When I was but thirteen or so
I went into a golden land,
Chimborazo, Cotopaxi
Took me by the hand.

My father died, my brother too,
They passed like fleeting dreams,
I stood where Popocatapetl
In the sunlight gleams.

I dimly heard the master’s voice
And boys far-off at play,
Chimborazo, Cotopaxi
Had stolen me away.

I walked in a great golden dream
To and fro from school–
Shining Popocatapetl
The dusty streets did rule.

I walked home with a gold dark boy,
And never a word I’d say,
Chimborazo, Cotopaxi
Had taken my speech away:

I gazed entranced upon his face
Fairer than any flower–
O shining Popocatapetl
It was thy magic hour:

The houses, people, traffic seemed
Thin fading dreams by day,
Chimborazo, Cotopaxi
They had stolen my soul away!

Walter James Turner (1884 – 1946) was born in Australia and grew up in Melbourne. He left for England in 1907 to pursue a literary career. He had a deep love of music and wrote many books on that subject, gaining a reputation as an esteemed musical biographer. His poetry was greatly admired by W.B. Yeats.

Romance, the best known of his poems, was written in 1916.

The poem repeatedly mentions the names of three mountains – Chimborazo and Cotopaxi are in Ecuador, while Popocatépetl is in Mexico. In the poem, the poet is a thirteen-year-old boy, doing his schoolwork. He has lost his father and his brother. We don’t know if he had actually seen the volcanoes, or simply heard vivid descriptions of them, but their names are sheer magic to the boy. They are such fabulously evocative names, with Popocatépetl a nice counterpoint to the other two.
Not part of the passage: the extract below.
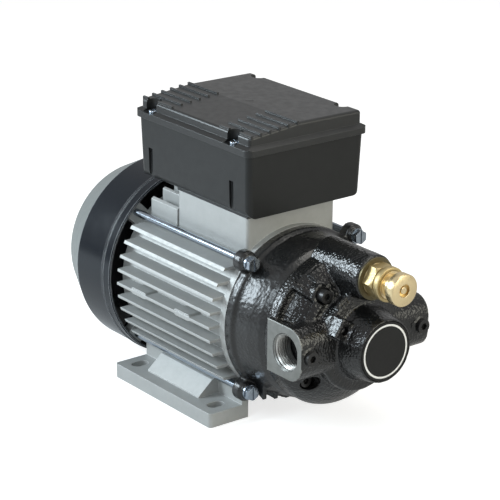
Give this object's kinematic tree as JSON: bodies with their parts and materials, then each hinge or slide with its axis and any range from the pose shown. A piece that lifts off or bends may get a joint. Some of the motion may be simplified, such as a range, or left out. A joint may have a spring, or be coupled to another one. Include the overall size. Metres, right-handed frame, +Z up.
{
  "type": "electric oil transfer pump",
  "caption": "Foot-mounted electric motor with terminal box driving an oil gear pump head that has two opposed threaded ports and an adjustable relief valve.",
  "frame": {"origin": "middle of the four foot slots, on the plane that the feet stand on", "axes": "+X along the shaft towards the pump head, +Y towards the outlet port, +Z up"},
  "size_m": [0.3402, 0.1596, 0.2328],
  "materials": {
    "cast_aluminium": "blasted die-casting",
    "black_casting_paint": "thick glossy black paint on cast iron",
    "band_plastic": "smooth blue-black plastic",
    "dome_plastic": "light grey plastic",
    "box_plastic": "fine-grained black plastic",
    "brass": "turned and polished",
    "zinc_steel": "bright zinc plated",
    "black_steel": "blackened socket screws",
    "machined_steel": "turned and ground steel",
    "lamination": "varnished electrical sheet",
    "cage_aluminium": "as cast",
    "copper": "varnished copper wire",
    "bronze": "sintered bronze",
    "rubber": "black rubber",
    "fan_plastic": "black moulded plastic",
    "gland_plastic": "black nylon",
    "terminal_plastic": "tan insulating plastic",
    "terminal_brass": "plated brass",
    "capacitor_plastic": "off-white plastic can",
    "disc_black": "satin black disc",
    "disc_white": "white ring"
  },
  "bodies": {
    "housing": {"motor_frame": "cast_aluminium", "rear_shield": "cast_aluminium", "stator_core": "lamination", "stator_windings": "copper", "front_bearing_outer": "machined_steel", "front_bearing_balls": "machined_steel", "rear_bearing_outer": "machined_steel", "rear_bearing_balls": "machined_steel", "wave_spring": "machined_steel", "fan_cover_ring": "band_plastic", "fan_cover_dome": "dome_plastic", "fan_cover_screws": "zinc_steel", "tie_rods": "zinc_steel", "tie_rod_washers": "zinc_steel", "base_gasket": "rubber", "box_base": "box_plastic", "base_screws": "zinc_steel", "terminal_block": "terminal_plastic", "terminal_posts": "terminal_brass", "run_capacitor": "capacitor_plastic", "capacitor_strap": "zinc_steel", "earth_screw": "zinc_steel", "gland_body": "gland_plastic", "gland_seal": "rubber", "gland_cap": "gland_plastic", "gland_locknut": "gland_plastic", "lid_gasket": "rubber", "box_lid": "box_plastic", "lid_screws": "zinc_steel", "bell_housing": "black_casting_paint", "shaft_seal": "rubber", "port_plate": "machined_steel", "plate_dowels": "machined_steel", "pump_body": "black_casting_paint", "body_o_ring": "rubber", "front_bush": "bronze", "body_screws": "black_steel", "port_plugs": "black_steel", "front_disc": "disc_black", "front_disc_ring": "disc_white", "valve_nut": "brass", "valve_washer": "brass", "valve_spring": "machined_steel"},
    "shaft_group": {"motor_shaft": "machined_steel", "shaft_key": "machined_steel", "rotor_core": "lamination", "rotor_cage": "cage_aluminium", "front_bearing_inner": "machined_steel", "rear_bearing_inner": "machined_steel", "fan": "fan_plastic", "fan_clip": "machined_steel", "inner_rotor": "machined_steel"},
    "ring_gear": {"outer_rotor": "machined_steel"},
    "poppet": {"valve_poppet": "machined_steel"},
    "spring_disc": {"spring_seat": "machined_steel"},
    "knob": {"adjusting_screw": "brass"}
  },
  "joints": [
    {"name": "shaft_spin", "type": "hinge", "parent": "housing", "child": "shaft_group", "pos_m": [0, 0, 0.08], "axis": [1, 0, 0], "continuous": true},
    {"name": "outer_rotor_spin", "type": "hinge", "parent": "housing", "child": "ring_gear", "pos_m": [0.112, 0, 0.0822], "axis": [1, 0, 0], "continuous": true},
    {"name": "poppet_lift", "type": "slide", "parent": "housing", "child": "poppet", "axis": [1, 0, 0], "range_m": [0, 0.004], "stiffness_N_per_m": 6000, "springref_m": -0.003, "deforming": ["valve_spring"]},
    {"name": "screw_feed", "type": "slide", "parent": "housing", "child": "spring_disc", "axis": [-1, 0, 0], "range_m": [-0.0015, 0.006]},
    {"name": "knob_turn", "type": "hinge", "parent": "spring_disc", "child": "knob", "pos_m": [0.186, 0, 0.1325], "axis": [-1, 0, 0], "range_deg": [-360, 1440]}
  ],
  "couplings": [
    {"joint": "outer_rotor_spin", "follows": "shaft_spin", "ratio": 0.85714},
    {"joint": "knob_turn", "follows": "screw_feed", "rad_per_m": 4188.8}
  ]
}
Some critics have said it is a poem memorable only for those three names, but I feel that, like the volcanoes, it has a deep power, paying tribute to the magic of words and the strength of the imagination to take us away from our ordinary surroundings and tasks. It also makes us feel the power and majesty of peaks. According to one account I found on-line, it inspired one boy reader to become a mountain climber. I’ve no desire whatsoever to scale mountains, but I would love to see these three peaks, simply because of their names and this poem. Its wonderful musicality meant that it was a favourite with teachers setting it for rote-learning in schools.

Does nature inspire your love of literature? Have you ever wanted to climb mountains? Tell me what you think by leaving a comment.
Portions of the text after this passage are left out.